Dressage breeds doubt in the minds of riders: Doubt about one's ability, one's competitiveness, one's competence. The more experienced rider one becomes, it seems, the more doubt can creep in, founded or otherwise.

It is for this reason that some horses acheive "Hero" status in the barn. The aging schoolmaster, the brilliant gaited young prospect, the horse who seems limitless in his ability to react seamlessly to the aids and crank out movements like a robot while the owner schools day after day.

For the unititiated, watching from behind the viewing room window, there are usually two responses.

"I wish I could have a horse like that. That would be amazing to ride a horse like that." This comes often boldly from the mouth of the rider who has been working so diligently, practicing day after day at getting their horse to the bit, in front of their leg, straight and in some semblance of what will some day look like a dressage test. It's uttered in quiet awe by the rider who wishes she could have an easier time with her leg yield. It's drooled a little by the rider who is starting fly changes in lessons and can't quite seem to get the left change clean . . . ever.

It goes beyond a simple "grass is greener" scenario. These horses acheive star status in these riders minds. The first seedling of the thought can often grow into a giant oak of purpose that ends in the gentle school horse being snuffed as preparations begin for horse shopping, and hours spend watching endless youtube videos looking for expensive gaits and extravagant changes. Suddenly even the horse that inspired the growth of this dream becomes pale in comparison to the horses that are presented in slick, smooth, perfectly edited clips of perfection in the sales videos. Because wouldn't it be great to just "get on and do it?"

"That is so cool. But I could never be good enough to ride that horse." This comes from the rider who has already gone through the horse covet process. They bought (or leased) the horse hero from the rider on the other side of the glass. They realized they couldn't work out in the gym enough hours in the week to get the clean change. They realized they couldn't get their hands quiet enough to keep him from stopping in the middle of the half pass, and in their final lesson, they realized that it was really a lot of work to make it look that easy. They went back and purchased the wonderful school horse from the barn they used to lesson at and are now practicing to enter their first show at training level, though they like to work the trot work from the Third Level Test 1 from time to time into their lessons.
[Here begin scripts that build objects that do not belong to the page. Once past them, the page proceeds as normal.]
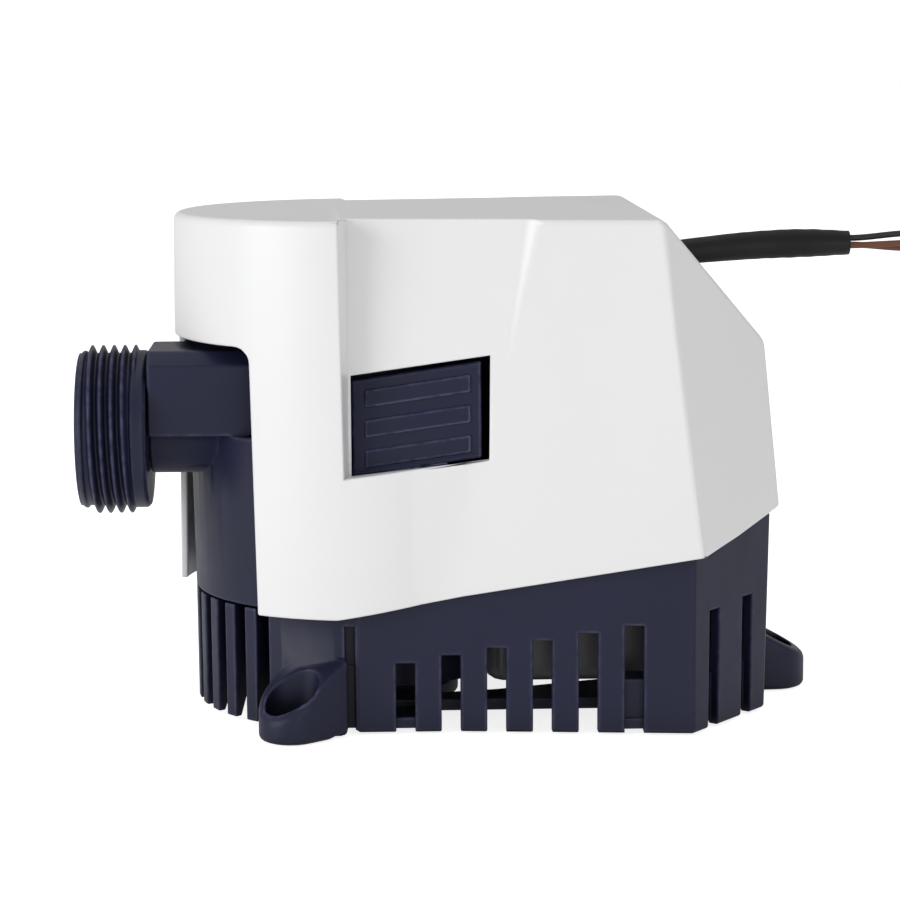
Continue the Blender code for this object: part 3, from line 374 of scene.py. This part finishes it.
def ring_mesh(name, rings, closed=False):
    """Quads between rings of points, with the last ring joined to the first or both ends capped."""
    shape = bmesh.new()
    rows = [[shape.verts.new(point) for point in ring] for ring in rings]
    count = len(rows[0])
    pairs = list(zip(rows, rows[1:]))
    if closed:
        pairs.append((rows[-1], rows[0]))
    for row, following in pairs:
        for i in range(count):
            j = (i + 1) % count
            shape.faces.new((row[i], row[j], following[j], following[i]))
    if not closed:
        shape.faces.new(list(reversed(rows[0])))
        shape.faces.new(rows[-1])
    bmesh.ops.recalc_face_normals(shape, faces=shape.faces)
    mesh = bpy.data.meshes.new(name)
    shape.to_mesh(mesh)
    shape.free()
    return mesh


def ease(start, end, value):
    """0 before start, 1 after end, and smooth between."""
    share = min(1.0, max(0.0, (value - start) / (end - start)))
    return share * share * (3 - 2 * share)


def step_line(points, value):
    """Height of a line through (place, height) points."""
    for (a, low), (b, high) in zip(points, points[1:]):
        if value <= b:
            return low + (high - low) * max(0.0, value - a) / (b - a)
    return points[-1][1]


def thread_radius(depth, turn):
    """Outer radius of the discharge collar, depth mm behind its mouth and turn round from its top."""
    base = step_line(COLLAR, depth)
    along = (depth - THREAD_START) / THREAD_PITCH - turn / math.tau
    nearest = round(along)
    off = abs(along - nearest) * THREAD_PITCH
    height = step_line(((0.0, 1.0), (0.14, 0.97), (0.26, 0.84), (0.8, 0.08), (0.95, 0.0)), off)
    wound = nearest + turn / math.tau
    height *= ease(-0.4, -0.2, wound) * (1 - ease(THREAD_TURNS, THREAD_TURNS + 0.14, wound))
    return max(base, THREAD_ROOT + (THREAD_CREST - THREAD_ROOT) * height)


def build_port():
    """The discharge collar with a true helical thread, its bore and its seat."""
    low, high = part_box("threaded_port")
    centre_y, centre_z = (low[1] + high[1]) / 2, (low[2] + high[2]) / 2
    mouth, length = low[0], (high[0] - low[0]) / MM
    count = 120
    angles = [math.tau * i / count for i in range(count)]

    def ring(depth, radius_of):
        points = []
        for turn in angles:
            radius = radius_of(turn) * MM
            points.append(Vector((mouth + depth * MM, centre_y - radius * math.sin(turn),
                                  centre_z + radius * math.cos(turn))))
        return points
    rings = []
    steps = 104
    for k in range(steps + 1):
        depth = length * k / steps
        rings.append(ring(depth, lambda turn: thread_radius(depth, turn)))
    inside = ((length, SEAT_BORE), (length - SEAT_DEPTH, SEAT_BORE), (length - 4.0, 10.6), (0.9, 11.0),
              (0.25, 11.3), (0.0, 11.8), (0.0, 13.9))
    for depth, radius in inside:
        rings.append(ring(depth, lambda turn: radius))
    item = add_piece("discharge_collar", ring_mesh("discharge_collar", rings, closed=True), "threaded_port")
    shade(item, 50)


def path_frame(points, k):
    """Side and up vectors of a path that runs mostly along X."""
    ahead = (points[min(k + 1, len(points) - 1)] - points[max(k - 1, 0)]).normalized()
    side = Vector((0, 0, 1)).cross(ahead).normalized()
    return side, ahead.cross(side)


def tube_rings(points, radius_of, count):
    """Rings of count points round a path; radius_of takes the point's number and the angle."""
    rings = []
    for k, point in enumerate(points):
        side, up = path_frame(points, k)
        ring = []
        for i in range(count):
            turn = math.tau * i / count
            ring.append(point + (side * math.cos(turn) + up * math.sin(turn)) * radius_of(k, turn))
        rings.append(ring)
    return rings


def arch(x, start, end, rise):
    """Height at x of a line from start to end that is arched by rise in its middle."""
    share = (x - start[0]) / (end[0] - start[0])
    return start[1] + (end[1] - start[1]) * share + rise * math.sin(math.pi * min(share, 1.0))


def cable_point(x):
    """Point on the cable's middle line, in mm: the CAD line inside the cover, then a flatter one."""
    inside, outside = arch(x, CABLE_START, CABLE_END, CABLE_ARCH), arch(x, *FLAT_CABLE)
    return Vector((x, CABLE_Y, inside + (outside - inside) * ease(58.0, 70.0, x)))


def build_sleeve():
    """Shrunk tubing over the wires: a long taper with faint lumps where the leads lie under it."""
    low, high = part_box("cable_sleeve")
    start, end = low[0] / MM + 0.1, high[0] / MM - 0.1
    spots = [start + (end - start) * k / 89 for k in range(90)]

    def radius(k, turn):
        x = spots[k]
        base = step_line(SLEEVE_TAPER, x)
        lump = 0.05 * math.sin(turn * 3 + x * 0.11) * ease(66.0, 80.0, x)
        crease = 0.03 * math.sin(x * 1.7 + 2.0 * math.sin(turn)) * ease(70.0, 84.0, x)
        return (base + lump + crease) * MM
    line = [cable_point(x) * MM for x in spots]
    outer = tube_rings(line, radius, 48)
    inner = tube_rings(line, lambda k, turn: SLEEVE_BORE * MM, 48)
    mesh = ring_mesh("sleeve_with_taper", outer + list(reversed(inner)), closed=True)
    shade(add_piece("sleeve_with_taper", mesh, "cable_sleeve"), 60)


def build_lead(name, node, turn, drift):
    """One insulated lead that runs in the sleeve and parts from the others past its end."""
    low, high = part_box(node)
    start, end, part = low[0] / MM + 0.1, high[0] / MM - 0.05, CABLE_END[0] + 0.3
    angle = math.radians(turn)
    offset = Vector((0, LEAD_RING * math.cos(angle), LEAD_RING * math.sin(angle)))
    line = []
    for k in range(100):
        x = start + (end - start) * k / 99
        away = ease(part, end, x)
        middle = cable_point(min(x, part))
        line.append(Vector((x, middle.y + offset.y + drift[1] * away,
                            middle.z + offset.z + drift[0] * away)) * MM)
    rings = tube_rings(line, lambda k, turn: LEAD_R * MM, 24)
    shade(add_piece(name, ring_mesh(name, rings), node), 60)


# ---------------------------------------------------------------- studio

def area(name, where, aim, size, power, tint=(1.0, 1.0, 1.0)):
    lamp = bpy.data.lights.new(name, 'AREA')
    lamp.shape = 'RECTANGLE'
    lamp.size, lamp.size_y = size
    lamp.energy = power
    lamp.color = tint
    item = bpy.data.objects.new(name, lamp)
    bpy.context.scene.collection.objects.link(item)
    item.location = where
    item.rotation_mode = 'QUATERNION'
    item.rotation_quaternion = (Vector(aim) - Vector(where)).to_track_quat('-Z', 'Y')
    return item


def glow(tree, to_camera, to_object):
    """Strength that is to_camera where the camera sees it, and to_object as light."""
    path = tree.nodes.new("ShaderNodeLightPath")
    pick = tree.nodes.new("ShaderNodeMapRange")
    tree.links.new(path.outputs["Is Camera Ray"], pick.inputs["Value"])
    pick.inputs["To Min"].default_value = to_object
    pick.inputs["To Max"].default_value = to_camera
    return pick.outputs["Result"]


def studio():
    """A pale glowing table, a bright surround and soft lamps, the strongest from the front left."""
    mesh = bpy.data.meshes.new("floor")
    shape = bmesh.new()
    bmesh.ops.create_grid(shape, x_segments=1, y_segments=1, size=6.0)
    shape.to_mesh(mesh)
    shape.free()
    floor = bpy.data.objects.new("floor", mesh)
    bpy.context.scene.collection.objects.link(floor)
    floor.location.z = -0.0002
    s = Shader("floor")
    s.set("Base Color", s.blend(s.span(s.noise(3.0), 0.0, 1.0), grey(0.86), grey(0.9)))
    s.set("Roughness", 0.9)
    s.set("Emission Color", grey(1.0))
    s.set("Emission Strength", glow(s.tree, 0.82, 0.2))
    floor.data.materials.append(s.mat)
    world = bpy.data.worlds.new("surround")
    bpy.context.scene.world = world
    world.use_nodes = True
    shade = world.node_tree.nodes["Background"]
    shade.inputs["Color"].default_value = (1.0, 1.0, 1.0, 1.0)
    world.node_tree.links.new(glow(world.node_tree, 1.0, 0.48), shade.inputs["Strength"])
    centre = (0.02, 0.0, 0.05)
    area("key", (-0.95, -0.62, 0.3), centre, (0.7, 0.7), 5.3)
    area("top", (-0.1, 0.1, 0.95), centre, (0.8, 0.6), 1.0)
    area("fill", (0.35, -1.0, 0.25), centre, (0.5, 0.5), 1.0)
    bpy.context.scene.view_settings.view_transform = 'Standard'


def camera():
    """Long lens a little above the pump and square to its long side."""
    aim = Vector((0.01656, -0.0025, 0.05096))
    distance, turn, rise, roll = 0.552, math.radians(1.96), math.radians(8.65), math.radians(-0.36)
    back = Vector((-math.sin(turn) * math.cos(rise), -math.cos(turn) * math.cos(rise), math.sin(rise)))
    right = (-back).cross(Vector((0, 0, 1))).normalized()
    up = right.cross(-back)
    right, up = (math.cos(roll) * right + math.sin(roll) * up,
                 -math.sin(roll) * right + math.cos(roll) * up)
    lens = bpy.data.cameras.new("camera")
    lens.sensor_width = 36.0
    lens.lens = 108.0
    lens.clip_start = 0.01
    item = bpy.data.objects.new("camera", lens)
    bpy.context.scene.collection.objects.link(item)
    turned = Matrix((right, up, back)).transposed().to_4x4()
    item.matrix_world = Matrix.Translation(aim + back * distance) @ turned
    bpy.context.scene.camera = item


slot_of = {part["node"]: part["material_slot"] for part in frame["record"]["subparts"]}
materials = make_materials()
dress_nodes(materials)
build_port()
rounded_copy("cover_shell", "cover", 0.35)
rounded_copy("pump_body_shell", "pump_body", 0.45)
rounded_copy("strainer_shell", "strainer_base", 0.28, 2)
rounded_copy("release_pad_near", "release_tab_near", 0.16, 2, "ridged_pad")
rounded_copy("release_pad_far", "release_tab_far", 0.16, 2, "ridged_pad")
rounded_copy("float_block", "float", 0.5)
build_sleeve()
build_lead("lead_brown_1", "wire_brown_1", 210, (0.4, -0.2))
build_lead("lead_brown_2", "wire_brown_2", 330, (-0.8, 0.2))
build_lead("lead_black", "wire_black", 90, (0.8, 0.8))
studio()
camera()
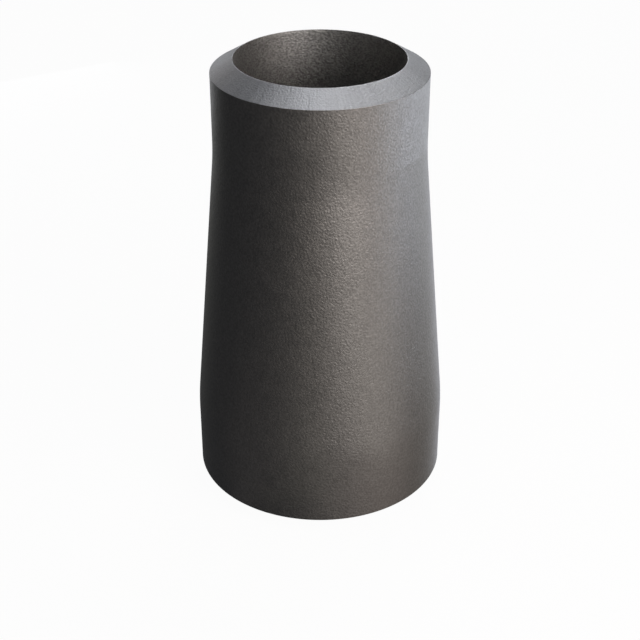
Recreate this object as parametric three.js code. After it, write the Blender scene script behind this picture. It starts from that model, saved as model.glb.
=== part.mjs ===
// Seamless butt-weld concentric reducer, DN 15 x DN 10, one piece of carbon steel.
// Millimetres, +Z up. The origin is the centre of the big end's root face, which is the base plane;
// the small end is at the top. The wall is one closed outline turned about Z.

import * as THREE from "three";

// Ends: outside diameters of the two pipes that the reducer joins, and its length face to face.
const LENGTH = 38.0;
const BIG_OUTSIDE_RADIUS = 21.3 / 2;
const SMALL_OUTSIDE_RADIUS = 17.2 / 2;

// Wall thickness measured square to the axis at each end.
const BIG_WALL = 2.1;
const SMALL_WALL = 1.85;

// Weld preparation: a bevel on the outside edge, and the narrow flat root face left inside it.
const BEVEL_ANGLE = THREE.MathUtils.degToRad(30.6);
const ROOT_FACE = 0.1;

// Reducing cone: the heights at which its line meets the lines of the two straight ends,
// and the radii, on the outside, of the bends that blend it into them.
const BIG_CORNER_HEIGHT = 7.55;
const SMALL_CORNER_HEIGHT = 30.35;
const BIG_BEND_RADIUS = 26.0;
const SMALL_BEND_RADIUS = 28.0;

// Fineness of the faceted solid.
const SEGMENTS_AROUND = 96;
const STEPS_PER_BEND = 4;

const BIG_BORE_RADIUS = BIG_OUTSIDE_RADIUS - BIG_WALL;
const SMALL_BORE_RADIUS = SMALL_OUTSIDE_RADIUS - SMALL_WALL;
const BIG_BEVEL_HEIGHT = (BIG_WALL - ROOT_FACE) * Math.tan(BEVEL_ANGLE);
const SMALL_BEVEL_HEIGHT = (SMALL_WALL - ROOT_FACE) * Math.tan(BEVEL_ANGLE);

// Points of a bend that rounds the corner where two straight lines of the outline meet.
// before and after are any points on those lines; the bend keeps the order before, corner, after.
function bend(before, corner, after, radius) {
  const towardsBefore = before.clone().sub(corner).normalize();
  const towardsAfter = after.clone().sub(corner).normalize();
  const halfAngle = Math.acos(towardsBefore.dot(towardsAfter)) / 2;
  const middle = towardsBefore.clone().add(towardsAfter).normalize();
  const centre = corner.clone().addScaledVector(middle, radius / Math.sin(halfAngle));
  const tangentLength = radius / Math.tan(halfAngle);
  const start = corner.clone().addScaledVector(towardsBefore, tangentLength).sub(centre);
  const end = corner.clone().addScaledVector(towardsAfter, tangentLength).sub(centre);
  const turn = start.cross(end) > 0 ? start.angleTo(end) : -start.angleTo(end);
  const points = [];
  for (let step = 0; step <= STEPS_PER_BEND; step += 1) {
    const angle = (turn * step) / STEPS_PER_BEND;
    points.push(start.clone().rotateAround(new THREE.Vector2(0, 0), angle).add(centre));
  }
  return points;
}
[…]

And then, quietly, in the back of the room is the trainer, sitting with their cup of coffee, trying to get warm after three lessons and four rides, waiting for their next student to tack up. She is watching the rider and her horse dancing, in harmony, and she smiles. She thinks to herself "that half pass is better than the ones I got when I schooled him yesterday." and she is proud. She sips her coffee quietly and thinks about how much work goes into building those muscles the horse uses to well to sit. She visualizes the hundreds of rides that built the preparation for the halfsteps the rider does past the window, and she watches the look of concentration on the rider's face as she sees her work hard to keep his right shoulder under control to keep him straight. She shows a look of relief when the changes are clean and a look of concern when she sees shortened steps coming back from extended trot. She thinks about the last twomonths of saddle fitting and trials before they found something that fit both rider and horse and would leave his shoulders freer, and the endless trips up to her own trainer when the changes seemed to disappear for two months when they started the twos. She thought about the days when it was so cold last winter when the longe line was never far from reach.

There is a beautiful clarity in the simplicity that dressage presents at the upper levels. It's the dreamy vision that attracted us all to the sport, and inspires us every day as we still claw our way through success and failure, heartache and happiness through the training scale with our horse, ride after ride, day after day. People tune into FEI TV online and critique the Grand Prixs like armchair quarterbacks. They draw on lessons in leg yields to critique the half passes, and see tension in the horse that is working his guts out for his rider for a championship title. But until you've failed, fallen, and worked through those own problems yourself, you can't appreciate the hard work, the frustration, the sweat and the money that is poured into these horse heroes. The more you learn, the more you appreciate the process and acknowlege the many forks in the road a rider comes to along the way. A full appreciation of it will leave even the most competent rider quietly nervous to sit on a new horse in front of anyone. No one can just 'get on and ride'. Because the more you know, the more you know you don't know: Because this is dressage.